A job transfer to New York in an administrative position in the early 80s, enabled Chef Hernandez to experience different cuisines. Then, in 1985, he opened Café Louis in Hoboken, a popular eatery that was recognized in The New York Times “New Jersey’s Best Dining Out Guide” and the prestigious Zagat’s Guide for New Jersey.

While running Café Louis, the chef also returned to college. “I laugh about the fact that I opened a restaurant first, then went to culinary school,” said Chef Hernandez.

After 10 successful years, he sold the café to pursue a teaching career.

Plans for PCCC

The curriculum Chef Hernandez helped design for the PCCC Culinary Arts program is both practical and visionary. Classes train students in all aspects of a culinary job, from cooking and baking to kitchen management, sanitation, purchasing, and catering.

But the courses also explore culinary arts in a broader context: the politics of food, the role of food in film, and how food can influence social attitudes and create community.

“Food brings people together,” said Chef Hernandez, who loves French food and is currently sampling Honduran cuisine. “When you expand your palate by eating foods from different cultures, you expand your understanding of those cultures.”

He plans to open a dining room at WAC and envisions a “Brunch and Lunch” initiative that will offer students more opportunities for hands-on experience while raising funds to support the culinary program. “Wanaque is a great location for this, and it will be good for the College,” he added.

Culinary students will also enjoy field trips to various restaurants and guest lectures presented by experts drawn from Chef Hernandez’ extensive professional contacts in the food and pastry business.

He hopes this holistic approach to culinary training will not only produce new generations of well-qualified chefs but also help transform social attitudes toward cooking and eating.
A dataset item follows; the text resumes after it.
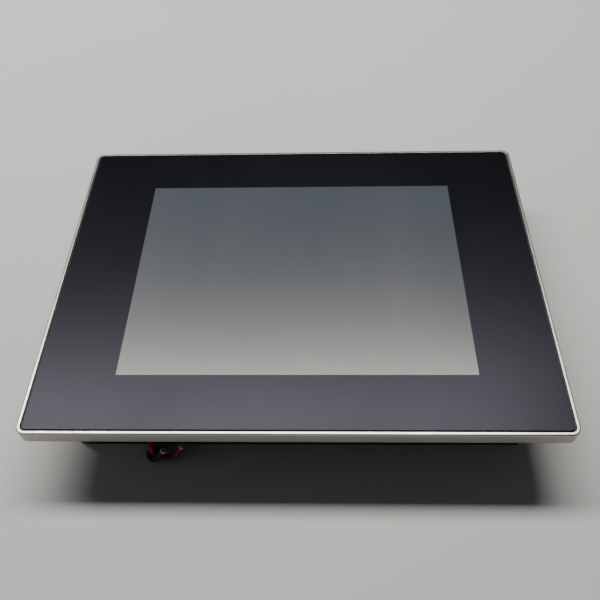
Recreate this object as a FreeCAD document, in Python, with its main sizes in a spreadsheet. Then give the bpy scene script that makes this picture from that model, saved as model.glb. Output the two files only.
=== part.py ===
import FreeCAD, Part
import math
import os
import re
import Sketcher

# A panel-mounted operator touch panel, lying on its back: +Z out of the screen, +Y to the
# screen's top edge, +X to its right. The origin is at the middle of the footprint, at the
# plane that the back of the housing rests on. Every length is in millimetres.

doc = FreeCAD.newDocument("TouchPanel")
sheet = doc.addObject("Spreadsheet::Sheet", "Sizes")
Vector = FreeCAD.Vector

driving = {
    # display and front frame
    "activeWide": (211.2, "lit area of the display, width"),
    "activeTall": (158.4, "lit area of the display, height"),
    "frameWide": (311.0, "front frame, outside width"),
    "frameTall": (235.0, "front frame, outside height"),
    "frameThick": (9.1, "front frame, depth of the side wall"),
    "frameCorner": (5.5, "front frame, outside corner radius"),
    "panelDeep": (50.0, "whole depth, resting plane to the front lip"),
    "lipWide": (2.0, "raised lip round the overlay"),
    "lipEase": (0.8, "rounding of the lip's outer edge"),
    "recessDeep": (1.25, "lip top down to the deck under the overlay"),
    "recessCorner": (3.5, "corner radius inside the lip"),
    "deckRear": (45.4, "height of the deck's rear face"),
    "overlayGap": (0.9, "dark gap between the lip and the overlay"),
    "overlayThick": (0.8, "printed overlay"),
    "glueThick": (0.2, "black adhesive under the overlay and in the gap round it"),
    "glueInset": (0.1, "lip to the adhesive's edge"),
    "overlayBevel": (0.3, "bevel along the overlay's edge"),
    "sensorWide": (229.5, "touch sensor, width"),
    "sensorTall": (176.5, "touch sensor, height"),
    "sensorThick": (2.2, "touch sensor, thickness"),
    "seatGap": (0.75, "play round the sensor in its seat"),
    "sightWide": (217.0, "hole in the deck behind the sensor, width"),
    "sightTall": (164.5, "hole in the deck behind the sensor, height"),
    # sealing
    "grooveWide": (5.0, "gasket groove, width"),
    "grooveDeep": (2.0, "gasket groove, depth"),
    "grooveInset": (6.5, "frame edge to the groove's outer side"),
    "gasketThick": (2.6, "panel gasket, thickness"),
    "gasketGap": (0.2, "play at each side of the gasket"),
    # liquid crystal display
    "moduleWide": (236.0, "display module, width"),
    "moduleTall": (174.3, "display module, height"),
    "moduleRear": (39.0, "height of the module's rear face"),
    "moduleFront": (44.6, "height of the module's front face"),
    "bezelSheet": (0.5, "module's steel bezel, sheet thickness"),
    "cellThick": (1.4, "liquid crystal cell, thickness"),
    # rear housing
    "housingWide": (276.0, "rear housing, width"),
    "housingTall": (198.0, "rear housing, height"),
    "housingCorner": (5.0, "rear housing, corner radius"),
    "housingWall": (2.4, "rear housing, wall"),
    "ledgeTop": (4.2, "top of the ledge that the back cover sits under"),
    "coverWide": (252.8, "back cover, width"),
    "coverTall": (173.6, "back cover, height"),
    "coverSeat": (2.2, "height of the back cover's front face"),
    "coverSheet": (1.6, "back cover, sheet thickness"),
    "coverGap": (0.4, "gap round the back cover"),
    "ventWide": (2.4, "ventilation slot, width"),
    "ventLong": (26.0, "ventilation slot, length"),
    "ventPitch": (6.0, "ventilation slots, spacing"),
    # posts, plate and board
    "postAcross": (122.2, "screw posts, distance from the middle, across"),
    "postOuter": (80.0, "screw posts near the corners, distance from the middle, up"),
    "postInner": (32.0, "screw posts near the middle, distance from the middle, up"),
    "postRadius": (3.6, "screw post"),
    "screwRadius": (1.5, "three millimetre screw"),
    "plateSheet": (1.6, "chassis plate, sheet thickness"),
    "plateWide": (252.4, "chassis plate, width"),
    "plateTall": (172.4, "chassis plate, height"),
    "boardWide": (200.0, "main board, width"),
    "boardTall": (163.0, "main board, height"),
    "boardEdge": (93.0, "middle to the board's connector edge"),
    "boardRear": (24.0, "height of the board's rear face"),
    "boardThick": (1.6, "main board, thickness"),
    "cableWide": (24.0, "display cable, width"),
    # clamping levers
    "pocketAcross": (118.0, "lever pockets of the long sides, distance from the middle"),
    "pocketLong": (28.0, "lever pocket, length along the wall"),
    "pocketDeep": (9.4, "lever pocket, depth into the wall"),
    "pocketFloor": (4.0, "lever pocket, height of its floor"),
    "pocketWall": (2.0, "wall round a lever pocket"),
    "pivotInset": (5.0, "housing side to the lever's pivot"),
    "pivotShift": (9.0, "pocket middle to the lever's pivot"),
    "leverBase": (27.0, "height of the lever's underside"),
    "leverThick": (9.0, "lever, height"),
    "leverReach": (19.0, "lever, pivot to tip"),
    "leverHalf": (3.5, "lever arm, half width"),
    "hubRadius": (4.0, "lever hub"),
    "clampRadius": (2.0, "clamping screw and earth stud, four millimetre"),
    "runningGap": (0.05, "clearance of a turning fit"),
    # power connector
    "plugAcross": (-80.7, "power connector, middle"),
    "polePitch": (7.62, "power connector, pole spacing"),
    "plugWide": (38.0, "power plug, width"),
    "plugLow": (6.9, "power plug, height of its rear side"),
    "plugHigh": (21.1, "power plug, height of its front side"),
    "plugFace": (102.5, "middle to the plug's wire side"),
    "plugBack": (92.6, "middle to the plug's mating side"),
    "noseLong": (8.0, "plug nose, length inside the header"),
    "poleHigh": (14.0, "height of the poles"),
    "cageFace": (101.2, "middle to the face that a wire meets"),
    "wireRadius": (1.7, "wire over its insulation"),
    # other connectors along the bottom side
    "studAcross": (-54.0, "earth stud"),
    "studHigh": (30.0, "height of the earth stud"),
    "studLong": (13.0, "earth stud, wall's inner face to its free end"),
    "studEnd": (6.4, "earth stud, free end beyond the nut, length"),
    "studRoot": (1.62, "earth stud, root of the thread inside its nut"),
    "nutThick": (3.2, "earth nut"),
    "washerThick": (1.0, "earth washer"),
    "networkLeft": (-39.0, "left network port"),
    "networkRight": (-20.0, "right network port"),
    "usbLeft": (-3.0, "left serial bus port"),
    "usbRight": (14.0, "right serial bus port"),
    "serialAcross": (39.5, "nine-way serial port"),
    "serialHigh": (17.4, "nine-way serial port, height of its middle"),
    "doorAcross": (79.0, "service door"),
    "doorWide": (35.0, "service door, width"),
    "doorLow": (10.4, "service door, height of its hinge"),
    "doorTall": (13.6, "service door, hinge to its free edge"),
    "doorThick": (1.4, "service door, thickness"),
}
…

“People often think of cooking as a chore, something to be done as quickly as possible,” said the chef, adding, “Cooking is entertainment, and eating out is entertainment.” Both experiences, he says, are to be savored.

For Chef Hernandez, culinary activity is truly an art form, and the chef is a master artist. “It takes skill, patience, and time to combine ingredients and make something of them,” he added. “There is great satisfaction in eating a dinner you spent half a day preparing.”